CCS: In working with Anna throughout all of these years, which of her ideologies have been the most formative for you as an artist?

AAW: I think all of what we’ve talked about today is important. We talked about the relationship between the performer and the witness and, in my case, between the subject and the filmmaker. That relationship of how one supports the other, and how the very act of witnessing becomes a really important part of healing, enables me to look at what I do as a form of healing. I don’t think too many people do that in my field. And I don’t just think of healing in terms of how my films will help people, but how the process itself is healing. And that comes from working with Anna. Also the idea that art informs life. Anna inverts the saying that life informs art.

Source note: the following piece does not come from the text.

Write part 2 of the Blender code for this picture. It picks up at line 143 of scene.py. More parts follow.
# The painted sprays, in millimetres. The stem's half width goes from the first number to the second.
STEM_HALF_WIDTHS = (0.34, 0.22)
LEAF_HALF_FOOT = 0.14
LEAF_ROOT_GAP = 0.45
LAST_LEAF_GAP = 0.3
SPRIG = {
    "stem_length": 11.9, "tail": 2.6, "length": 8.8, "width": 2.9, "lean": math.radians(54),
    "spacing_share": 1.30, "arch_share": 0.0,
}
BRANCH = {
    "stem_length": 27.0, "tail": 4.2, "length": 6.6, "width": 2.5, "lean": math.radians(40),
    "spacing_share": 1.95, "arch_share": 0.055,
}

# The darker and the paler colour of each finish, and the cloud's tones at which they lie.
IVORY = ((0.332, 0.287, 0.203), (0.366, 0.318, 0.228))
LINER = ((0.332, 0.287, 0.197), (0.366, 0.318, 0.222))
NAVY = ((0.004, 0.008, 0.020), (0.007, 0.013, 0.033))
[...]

She is firmly entrenched in the way that art can reveal something important about our own lives. Using this artistic process, we can learn about ourselves. For Anna–and myself–art doesn’t have much meaning apart from that.

I think that’s the great legacy of Anna … that she’s not just creating art for art’s sake. It’s not just a concept. She doesn’t start with an idea that is then illustrated in the art or in the dance. She starts with authenticity of movement–fully embodying the self and, going from there, she asks, “What is the body saying?” It is then that you start understanding the meaning that art has for your life. We don’t start with the meaning; we end with the meaning. That has been especially instructive for me in looking at my own artistic creations: What does my art tell me about my life? How does it make connections between inside and outside? How has it made me more whole? What possibilities does it have to heal others?